Эрик Булатов. Вот (из серии «Вот»), 2001
Даже здесь, работая со словом «вот» — снова из поэзии Некрасова, — Булатов создаёт бесцветное пространство ничего не означающего слова. Но посередине проходит линия — не то горизонт, не то разрыв, — позволяющая вырваться из черноты пространства.
Впрочем, и здесь снова есть третье пространство — лирическое, человеческое. «Вот» выполняет ту же функцию, что и «ну» в картине «Хотелось засветло, ну не успелось». Оно ничего не означает, никакого смысла за ним не стоит, но оно даёт человеческую интонацию — вместе с ужимками, неловкостью, некрасивостью. Кажется, именно эта человеческая неудобность, даже почти ущербность, даёт возможность зрителю сбежать из пространства идеально ровного, математически выверенного холста.

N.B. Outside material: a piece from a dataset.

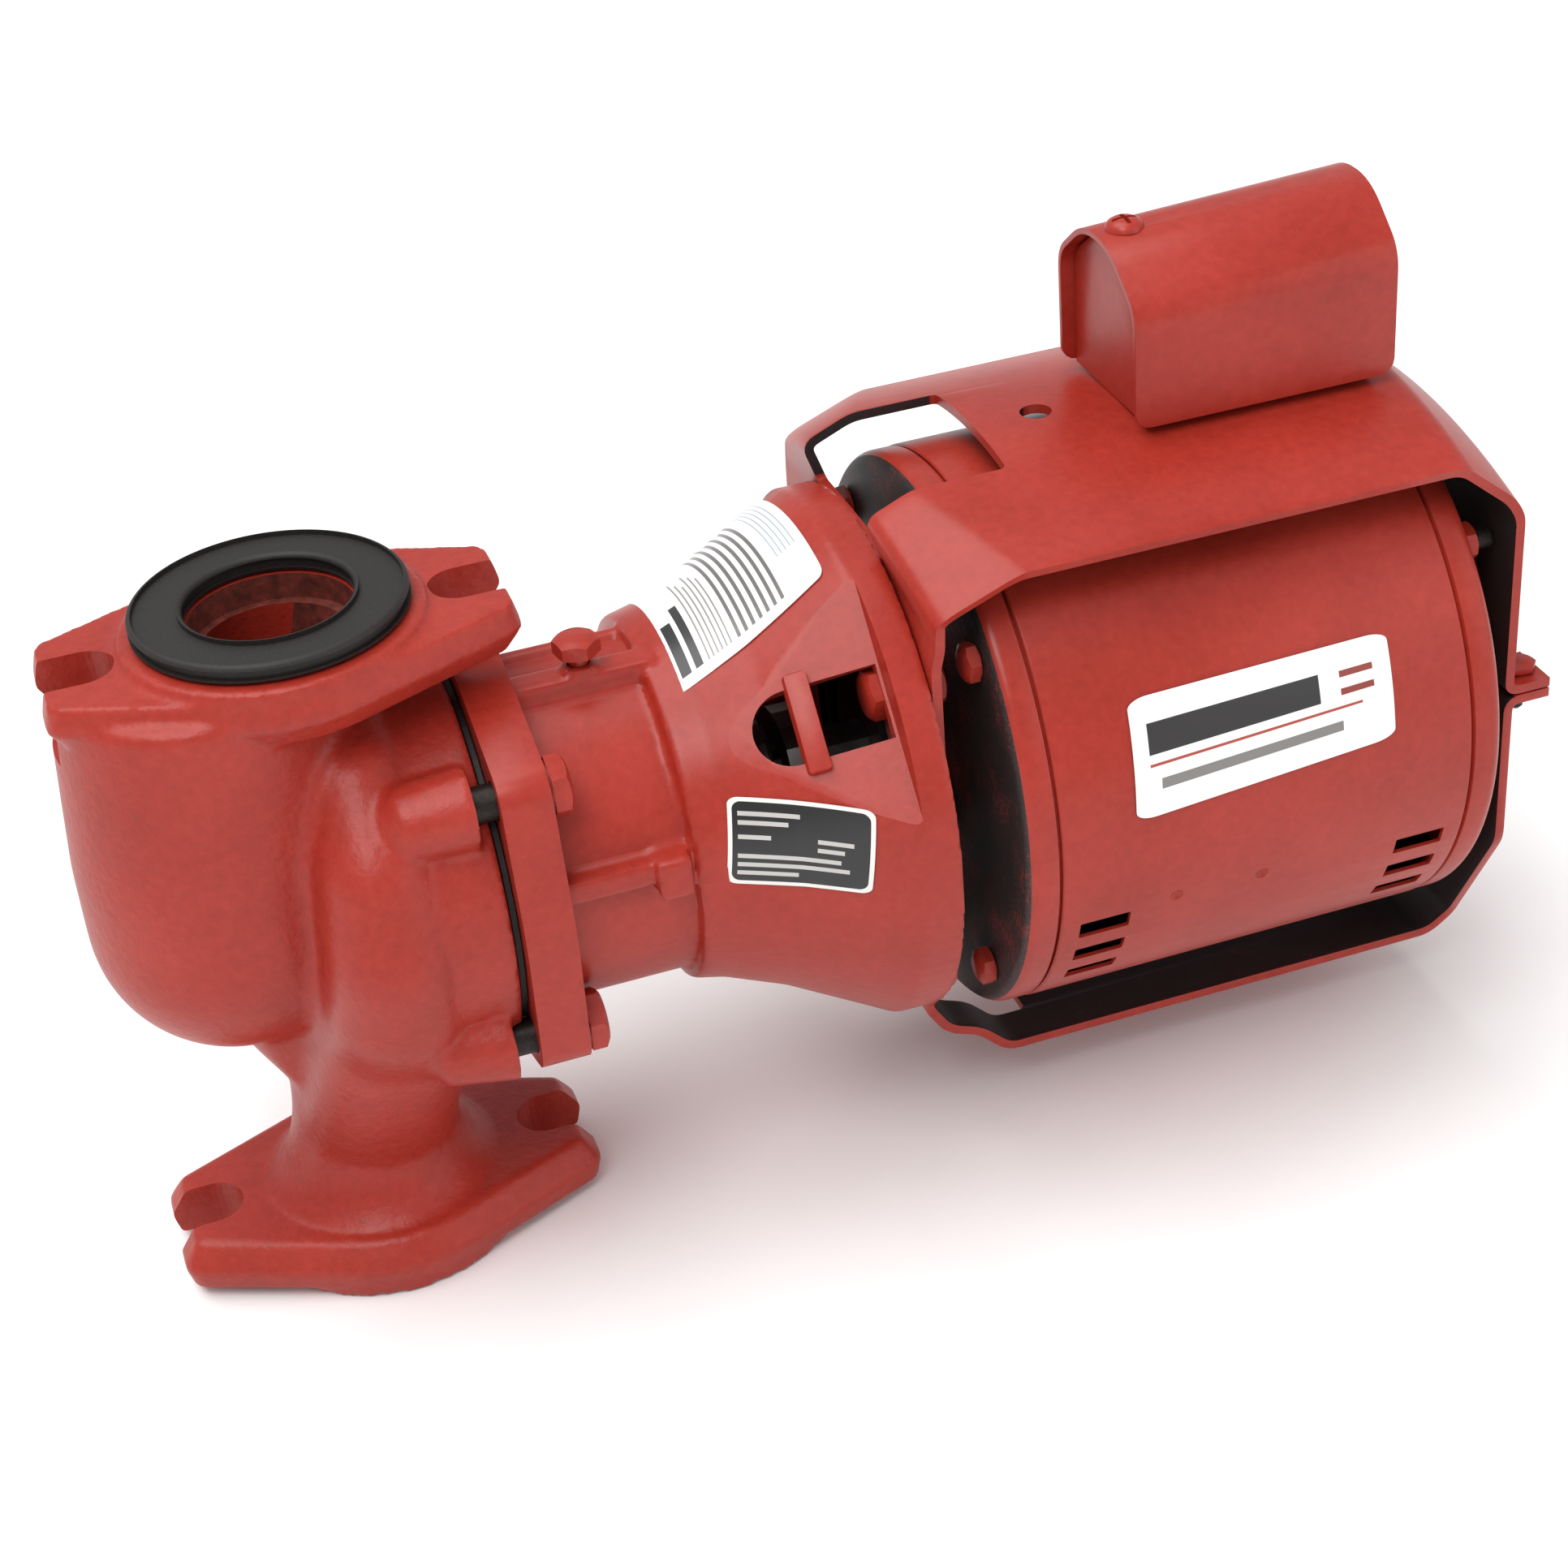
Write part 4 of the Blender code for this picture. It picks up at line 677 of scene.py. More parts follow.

Выход в булатовской философии возможен для человека не за его заслуги и античную атлетическую идеальность, а наоборот — в старческом кряхтении, словах паразитах, незнанании. Одна из последних серий Эрика Булатова — комбинации в картинах слов «насрать» и «exit». В этом столкновении не меньше поэтического содержания, чем в борьбе эпохи Возрождения с модернизмом XX века: слово «exit» горит на табличке в тёмном театральном зале, так разговаривает с человеком власть во время пожара или другой катастрофы. Словом «насрать» разговаривает с тобой другой такой же человек.

Фото: Дмитрий Волчек
Дмитрий Волчек в 2019 году взял у Эрика Булатова интервью, в котором спрашивал, почему художник пишет на своих полотнах «насрать», Булатов ответил: «С этим словом связана целая история из моей молодости. Это был 1957 год. В Самарканде, я ещё был студентом, я познакомился с удивительным человеком, графом Сергеем Николаевичем Юреневым. Он был в лагере, после лагеря не стал возвращаться в Россию, работал археологом в Средней Азии. Это был удивительный человек, такой Дон Кихот, длинный, худющий, с бородёнкой, как полагается, с палкой всегда ходил. Смешной и величественный одновременно. Он был абсолютный бессребреник, чистый человек, в нём не было ни озлобленности, ни обиды, очень открыто к людям относился. Его все уважали. Жил он в Бухаре, пригласил меня к себе. У него была маленькая комнатка, выходила на улицу, ключ лежал под дверью. Как-то мы с ним подружились, хотя разница в возрасте была огромная. Какова была его жизнь до лагеря, я не спрашивал, но мои друзья, археологи, реставраторы, рассказывали, что он до войны был директором художественного музея в Твери, Калинине тогда. Когда немцы стали подходить, начальство не вывезло музей, но потребовало от директора всё уничтожить, чтобы немцам ничего не досталось, чего он, конечно, сделать как человек культурный не мог. В результате, когда вернулись наши, всё было целым, немцы ничего не тронули, он сумел как-то договориться. Он полностью вернул музей в том виде, в котором получил, и тут же отправился в карагандинский лагерь. Это был человек чрезвычайно интеллигентный, чтобы он сказал грубое слово, чтобы он повысил голос — это просто невозможно было. Он мне разрешил у себя в доме пользоваться всем, чем угодно, только там был такой простенок, на нём на двух гвоздиках на верёвке висела занавеска, открывать эту занавеску нельзя. „Это моё святое место, когда моя жизнь делается совсем невыносимой, я становлюсь на колени, здесь молюсь, и это мне помогает“. Там коврик лежал, чтобы можно было встать на колени. Я дал слово, что не буду лазить за занавеску. Действительно честно выдержал, хотя безумно было любопытно. Но в последний вечер, когда надо было мне уезжать, как-то мы с ним так сердечно сидели, всю ночь разговаривали, я попросил: „Сергей Николаевич, ну покажите мне вашу молельню, ваше святое место“. Он отдёрнул занавеску, и там на стене карандашом было написано „Насрать“. Для меня это был шок невероятный, на всю жизнь просто. Вот так это слово для меня осталось. И теперь я в такой же ситуации, как он тогда».